- Goal
Reproduce exactly the lines below, from the first through the one containing "# Millimetres. X", and nothing more.

- Dataset content
-- -- --
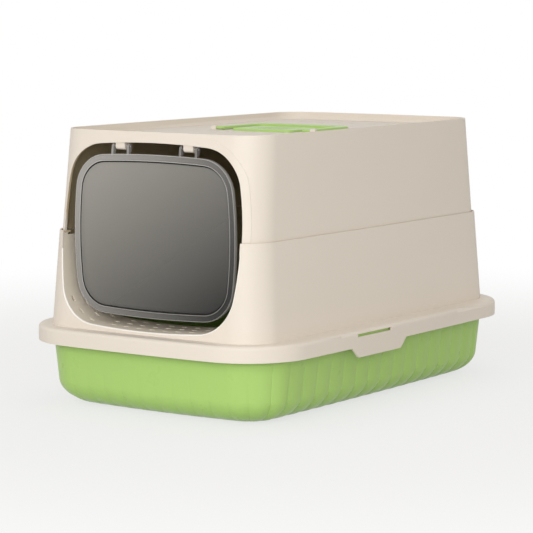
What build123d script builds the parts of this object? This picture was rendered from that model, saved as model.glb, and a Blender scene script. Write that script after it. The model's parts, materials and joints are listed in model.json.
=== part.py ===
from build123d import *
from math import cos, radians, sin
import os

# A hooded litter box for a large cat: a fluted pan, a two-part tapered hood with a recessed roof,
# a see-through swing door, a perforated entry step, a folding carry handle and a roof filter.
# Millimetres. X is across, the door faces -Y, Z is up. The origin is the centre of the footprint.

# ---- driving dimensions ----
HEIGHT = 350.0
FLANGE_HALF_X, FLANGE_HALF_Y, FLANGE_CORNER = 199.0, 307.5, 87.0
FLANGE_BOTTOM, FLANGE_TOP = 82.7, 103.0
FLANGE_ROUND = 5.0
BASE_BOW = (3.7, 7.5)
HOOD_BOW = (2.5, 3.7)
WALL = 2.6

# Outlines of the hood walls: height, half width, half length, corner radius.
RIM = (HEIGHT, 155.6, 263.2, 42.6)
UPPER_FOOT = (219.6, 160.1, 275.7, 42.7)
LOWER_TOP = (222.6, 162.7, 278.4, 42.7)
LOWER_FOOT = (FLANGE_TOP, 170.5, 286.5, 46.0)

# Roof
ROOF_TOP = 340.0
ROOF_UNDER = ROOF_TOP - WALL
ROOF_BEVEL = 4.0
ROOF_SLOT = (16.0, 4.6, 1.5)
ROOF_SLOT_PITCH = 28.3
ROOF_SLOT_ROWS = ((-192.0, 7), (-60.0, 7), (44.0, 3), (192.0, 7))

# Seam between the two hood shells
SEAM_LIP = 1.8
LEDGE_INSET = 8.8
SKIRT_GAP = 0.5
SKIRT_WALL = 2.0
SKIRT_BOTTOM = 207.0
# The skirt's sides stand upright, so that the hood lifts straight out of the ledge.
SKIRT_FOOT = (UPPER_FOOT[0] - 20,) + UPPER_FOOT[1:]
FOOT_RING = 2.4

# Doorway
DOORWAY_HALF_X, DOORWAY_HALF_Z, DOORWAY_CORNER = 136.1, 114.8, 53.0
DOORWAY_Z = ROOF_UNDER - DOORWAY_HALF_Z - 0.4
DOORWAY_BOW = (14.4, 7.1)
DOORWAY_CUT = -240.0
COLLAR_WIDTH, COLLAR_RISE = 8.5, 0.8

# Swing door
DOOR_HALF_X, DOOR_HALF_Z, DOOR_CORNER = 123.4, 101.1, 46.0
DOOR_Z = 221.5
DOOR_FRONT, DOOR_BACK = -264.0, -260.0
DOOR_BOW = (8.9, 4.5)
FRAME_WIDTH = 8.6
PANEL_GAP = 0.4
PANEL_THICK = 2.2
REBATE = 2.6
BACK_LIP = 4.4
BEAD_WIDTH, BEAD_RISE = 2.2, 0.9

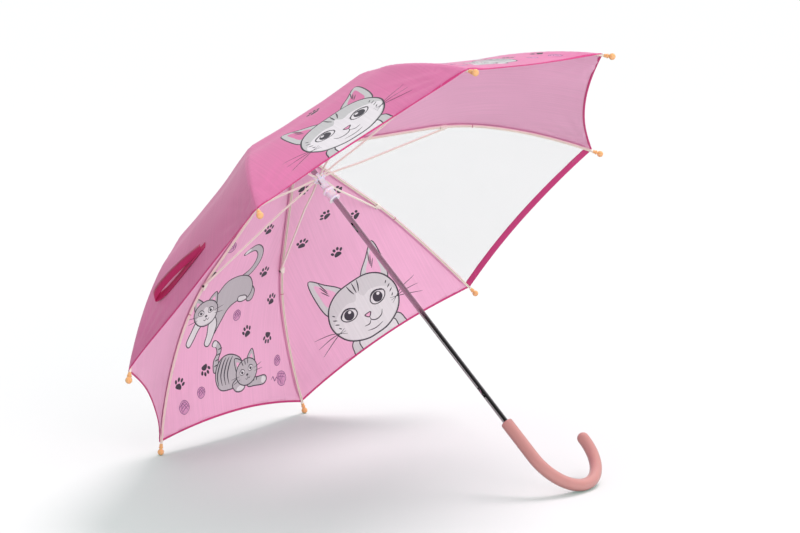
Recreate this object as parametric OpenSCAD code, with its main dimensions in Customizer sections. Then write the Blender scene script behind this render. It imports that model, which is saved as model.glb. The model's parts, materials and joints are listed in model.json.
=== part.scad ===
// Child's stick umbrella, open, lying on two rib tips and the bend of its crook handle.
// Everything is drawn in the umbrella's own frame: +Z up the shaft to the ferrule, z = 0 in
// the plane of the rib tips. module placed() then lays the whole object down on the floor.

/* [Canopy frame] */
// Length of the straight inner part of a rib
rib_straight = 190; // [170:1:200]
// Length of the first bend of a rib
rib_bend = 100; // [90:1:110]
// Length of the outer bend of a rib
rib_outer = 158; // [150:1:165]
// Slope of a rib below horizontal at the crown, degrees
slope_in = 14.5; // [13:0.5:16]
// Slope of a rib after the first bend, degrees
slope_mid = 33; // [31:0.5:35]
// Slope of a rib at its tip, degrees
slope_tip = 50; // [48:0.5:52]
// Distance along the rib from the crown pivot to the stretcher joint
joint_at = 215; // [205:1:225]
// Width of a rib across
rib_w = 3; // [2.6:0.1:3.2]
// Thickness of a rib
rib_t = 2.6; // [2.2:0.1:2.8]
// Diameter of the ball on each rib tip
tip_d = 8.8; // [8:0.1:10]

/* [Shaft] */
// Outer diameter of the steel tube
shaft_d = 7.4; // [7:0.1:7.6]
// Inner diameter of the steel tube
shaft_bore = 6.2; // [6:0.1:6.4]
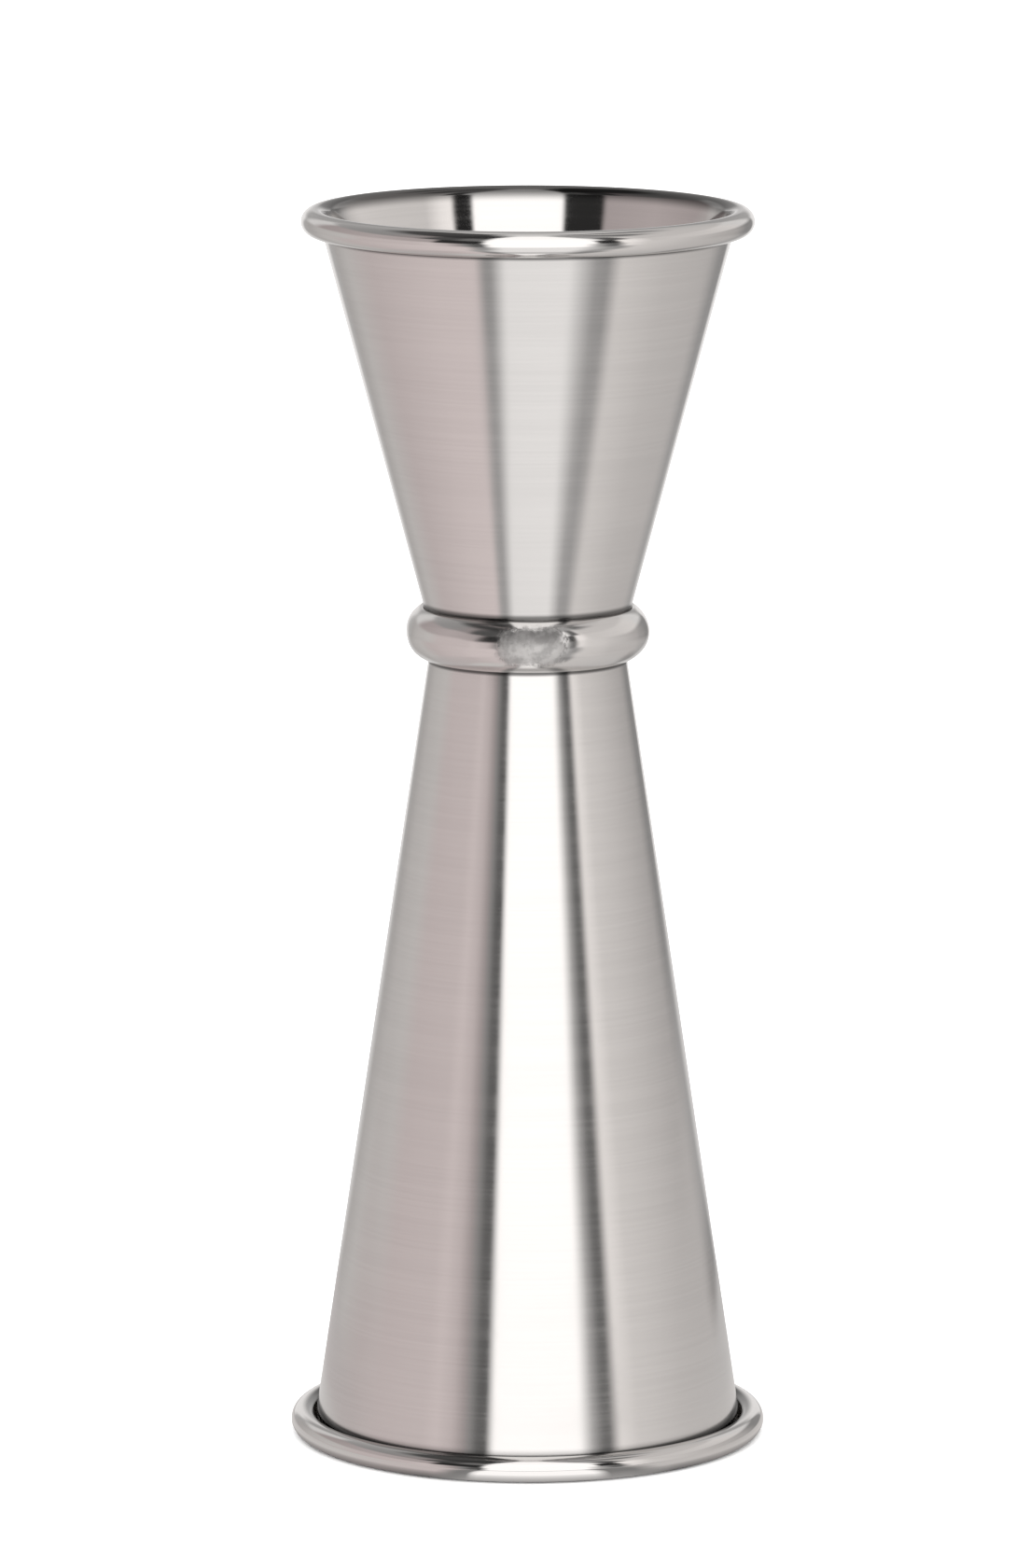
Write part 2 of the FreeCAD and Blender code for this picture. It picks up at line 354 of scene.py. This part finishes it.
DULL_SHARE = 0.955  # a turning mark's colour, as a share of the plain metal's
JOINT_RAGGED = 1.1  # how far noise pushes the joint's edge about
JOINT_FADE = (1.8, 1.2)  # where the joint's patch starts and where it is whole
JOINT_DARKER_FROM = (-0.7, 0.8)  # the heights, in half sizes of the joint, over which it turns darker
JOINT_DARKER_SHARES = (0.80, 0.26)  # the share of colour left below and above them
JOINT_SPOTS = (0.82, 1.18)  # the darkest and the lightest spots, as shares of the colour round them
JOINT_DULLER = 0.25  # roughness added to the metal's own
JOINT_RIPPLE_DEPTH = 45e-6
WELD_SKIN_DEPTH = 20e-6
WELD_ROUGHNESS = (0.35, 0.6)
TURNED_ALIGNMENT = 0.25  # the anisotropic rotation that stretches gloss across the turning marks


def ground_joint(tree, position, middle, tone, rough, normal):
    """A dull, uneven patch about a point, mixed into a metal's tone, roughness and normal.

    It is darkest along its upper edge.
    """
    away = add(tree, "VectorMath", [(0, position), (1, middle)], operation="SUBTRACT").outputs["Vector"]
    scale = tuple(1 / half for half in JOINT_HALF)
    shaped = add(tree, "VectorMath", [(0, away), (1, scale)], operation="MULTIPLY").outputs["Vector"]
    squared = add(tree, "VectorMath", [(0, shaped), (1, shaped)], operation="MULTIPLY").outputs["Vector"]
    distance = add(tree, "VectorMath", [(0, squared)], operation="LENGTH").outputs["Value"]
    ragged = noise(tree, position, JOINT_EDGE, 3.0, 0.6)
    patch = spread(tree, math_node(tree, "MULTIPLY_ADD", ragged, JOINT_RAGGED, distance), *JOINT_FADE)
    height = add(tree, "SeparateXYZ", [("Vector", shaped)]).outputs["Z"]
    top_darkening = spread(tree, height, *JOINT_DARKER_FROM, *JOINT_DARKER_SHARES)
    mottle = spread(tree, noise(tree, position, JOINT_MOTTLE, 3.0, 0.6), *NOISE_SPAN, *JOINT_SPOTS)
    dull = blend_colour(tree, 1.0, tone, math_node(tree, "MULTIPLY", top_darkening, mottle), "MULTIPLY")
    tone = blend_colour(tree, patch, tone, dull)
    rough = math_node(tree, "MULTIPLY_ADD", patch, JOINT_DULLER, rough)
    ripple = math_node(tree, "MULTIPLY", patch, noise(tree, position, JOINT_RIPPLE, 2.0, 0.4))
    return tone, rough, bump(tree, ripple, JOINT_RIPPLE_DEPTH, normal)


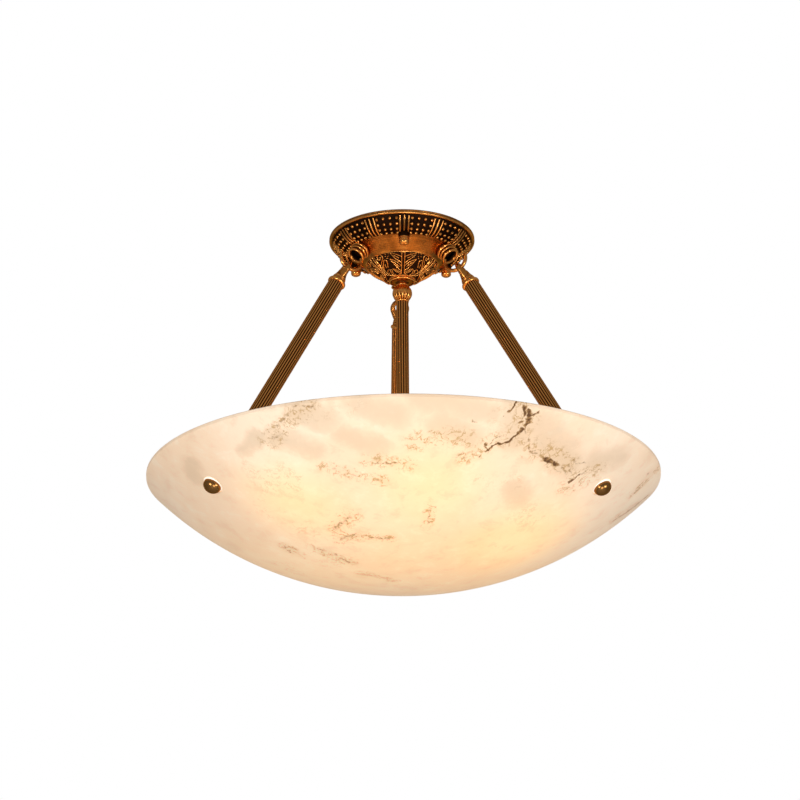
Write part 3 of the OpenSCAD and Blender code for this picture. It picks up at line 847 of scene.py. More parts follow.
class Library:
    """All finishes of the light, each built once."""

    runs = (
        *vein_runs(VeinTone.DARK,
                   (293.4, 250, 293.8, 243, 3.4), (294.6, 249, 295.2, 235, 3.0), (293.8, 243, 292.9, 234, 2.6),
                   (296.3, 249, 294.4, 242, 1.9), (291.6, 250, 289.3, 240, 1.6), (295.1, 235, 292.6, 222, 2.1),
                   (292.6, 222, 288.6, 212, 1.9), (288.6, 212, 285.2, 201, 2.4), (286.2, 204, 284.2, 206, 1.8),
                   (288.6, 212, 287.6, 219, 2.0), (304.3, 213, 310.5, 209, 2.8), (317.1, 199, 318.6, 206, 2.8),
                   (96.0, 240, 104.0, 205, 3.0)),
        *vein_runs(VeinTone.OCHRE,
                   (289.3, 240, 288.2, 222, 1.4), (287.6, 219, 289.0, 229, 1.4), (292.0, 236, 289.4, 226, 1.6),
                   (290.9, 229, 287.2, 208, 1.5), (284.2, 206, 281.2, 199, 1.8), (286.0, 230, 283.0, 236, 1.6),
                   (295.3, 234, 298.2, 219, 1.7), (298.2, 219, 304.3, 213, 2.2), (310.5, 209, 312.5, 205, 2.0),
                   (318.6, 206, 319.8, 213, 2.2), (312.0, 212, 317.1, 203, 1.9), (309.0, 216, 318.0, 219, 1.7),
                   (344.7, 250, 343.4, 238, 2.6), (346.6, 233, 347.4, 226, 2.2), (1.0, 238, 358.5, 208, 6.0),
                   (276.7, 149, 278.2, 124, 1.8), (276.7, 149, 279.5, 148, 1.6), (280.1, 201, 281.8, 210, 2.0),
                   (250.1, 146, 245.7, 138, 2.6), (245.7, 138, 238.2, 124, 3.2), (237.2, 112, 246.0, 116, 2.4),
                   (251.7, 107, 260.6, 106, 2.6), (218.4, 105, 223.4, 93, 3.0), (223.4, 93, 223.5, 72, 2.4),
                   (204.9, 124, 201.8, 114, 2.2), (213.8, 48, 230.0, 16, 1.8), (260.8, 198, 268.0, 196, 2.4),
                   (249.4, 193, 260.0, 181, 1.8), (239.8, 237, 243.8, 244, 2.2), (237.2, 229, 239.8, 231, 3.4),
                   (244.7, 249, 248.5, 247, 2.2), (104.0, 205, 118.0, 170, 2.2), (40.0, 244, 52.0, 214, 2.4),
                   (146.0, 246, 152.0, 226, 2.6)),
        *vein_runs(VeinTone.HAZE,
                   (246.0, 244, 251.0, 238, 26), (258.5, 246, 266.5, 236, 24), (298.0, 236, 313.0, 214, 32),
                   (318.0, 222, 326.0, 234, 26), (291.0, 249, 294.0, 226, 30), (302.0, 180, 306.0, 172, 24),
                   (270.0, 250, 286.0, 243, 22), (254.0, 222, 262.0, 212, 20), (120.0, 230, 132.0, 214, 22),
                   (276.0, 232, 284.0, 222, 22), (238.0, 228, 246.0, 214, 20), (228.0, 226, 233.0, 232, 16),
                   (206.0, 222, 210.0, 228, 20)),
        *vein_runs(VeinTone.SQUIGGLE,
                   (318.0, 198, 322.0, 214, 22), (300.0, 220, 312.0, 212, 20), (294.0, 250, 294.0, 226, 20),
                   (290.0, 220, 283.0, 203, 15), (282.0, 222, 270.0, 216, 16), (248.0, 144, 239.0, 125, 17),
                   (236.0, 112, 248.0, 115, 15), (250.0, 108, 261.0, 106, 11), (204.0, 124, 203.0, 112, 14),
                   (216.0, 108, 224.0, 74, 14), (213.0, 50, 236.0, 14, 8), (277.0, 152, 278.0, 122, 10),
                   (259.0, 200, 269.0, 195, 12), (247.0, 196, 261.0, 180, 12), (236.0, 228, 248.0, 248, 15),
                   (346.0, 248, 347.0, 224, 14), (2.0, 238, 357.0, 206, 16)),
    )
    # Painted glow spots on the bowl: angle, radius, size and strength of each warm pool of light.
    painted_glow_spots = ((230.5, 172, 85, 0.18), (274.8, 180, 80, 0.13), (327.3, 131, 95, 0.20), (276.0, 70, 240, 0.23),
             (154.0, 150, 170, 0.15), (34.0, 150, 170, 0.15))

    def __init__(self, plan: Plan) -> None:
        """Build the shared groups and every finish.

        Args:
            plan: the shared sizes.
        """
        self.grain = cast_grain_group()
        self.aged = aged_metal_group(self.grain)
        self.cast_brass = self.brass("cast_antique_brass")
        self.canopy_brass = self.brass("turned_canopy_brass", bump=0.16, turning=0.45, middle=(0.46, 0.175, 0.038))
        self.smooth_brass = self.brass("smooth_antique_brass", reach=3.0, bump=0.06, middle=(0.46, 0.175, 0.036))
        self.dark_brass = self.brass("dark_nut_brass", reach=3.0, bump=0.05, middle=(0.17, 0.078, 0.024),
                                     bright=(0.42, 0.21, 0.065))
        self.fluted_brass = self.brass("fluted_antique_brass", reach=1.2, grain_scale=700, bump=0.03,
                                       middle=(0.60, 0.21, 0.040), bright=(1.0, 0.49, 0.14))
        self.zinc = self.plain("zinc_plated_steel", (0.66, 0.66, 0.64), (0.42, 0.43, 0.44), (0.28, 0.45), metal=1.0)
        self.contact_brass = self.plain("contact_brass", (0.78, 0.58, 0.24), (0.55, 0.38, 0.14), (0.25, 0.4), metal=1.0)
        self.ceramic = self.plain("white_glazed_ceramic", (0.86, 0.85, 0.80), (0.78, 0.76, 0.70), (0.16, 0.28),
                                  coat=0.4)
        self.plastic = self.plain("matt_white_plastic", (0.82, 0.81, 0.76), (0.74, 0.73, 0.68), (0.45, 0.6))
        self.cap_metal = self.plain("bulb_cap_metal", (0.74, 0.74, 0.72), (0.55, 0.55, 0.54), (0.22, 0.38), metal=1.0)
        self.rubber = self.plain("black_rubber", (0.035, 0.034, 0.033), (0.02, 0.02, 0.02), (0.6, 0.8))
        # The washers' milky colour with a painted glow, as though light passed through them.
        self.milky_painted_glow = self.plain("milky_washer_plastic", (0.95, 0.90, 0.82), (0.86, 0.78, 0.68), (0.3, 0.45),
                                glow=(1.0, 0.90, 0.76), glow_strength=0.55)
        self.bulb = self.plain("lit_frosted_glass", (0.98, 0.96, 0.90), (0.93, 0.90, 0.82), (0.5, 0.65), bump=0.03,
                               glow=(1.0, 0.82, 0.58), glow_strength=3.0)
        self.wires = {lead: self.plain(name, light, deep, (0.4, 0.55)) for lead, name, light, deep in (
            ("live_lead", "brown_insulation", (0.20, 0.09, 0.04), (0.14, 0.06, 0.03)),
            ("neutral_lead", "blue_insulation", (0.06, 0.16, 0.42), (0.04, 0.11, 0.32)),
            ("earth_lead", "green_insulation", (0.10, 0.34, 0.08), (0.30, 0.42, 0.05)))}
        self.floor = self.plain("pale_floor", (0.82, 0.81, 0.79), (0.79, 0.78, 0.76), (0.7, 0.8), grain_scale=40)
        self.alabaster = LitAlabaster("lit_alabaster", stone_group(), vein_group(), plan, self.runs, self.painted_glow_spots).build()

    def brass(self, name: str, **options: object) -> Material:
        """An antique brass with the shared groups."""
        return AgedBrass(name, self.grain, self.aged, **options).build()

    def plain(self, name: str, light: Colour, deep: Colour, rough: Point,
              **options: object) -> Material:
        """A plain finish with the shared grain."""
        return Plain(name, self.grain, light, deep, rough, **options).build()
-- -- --
- Written reply
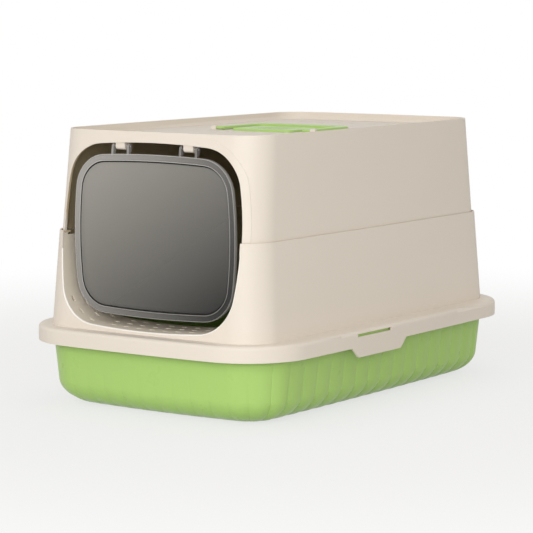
What build123d script builds the parts of this object? This picture was rendered from that model, saved as model.glb, and a Blender scene script. Write that script after it. The model's parts, materials and joints are listed in model.json.
=== part.py ===
from build123d import *
from math import cos, radians, sin
import os

# A hooded litter box for a large cat: a fluted pan, a two-part tapered hood with a recessed roof,
# a see-through swing door, a perforated entry step, a folding carry handle and a roof filter.
# Millimetres. X is across, the door faces -Y, Z is up. The origin is the centre of the footprint.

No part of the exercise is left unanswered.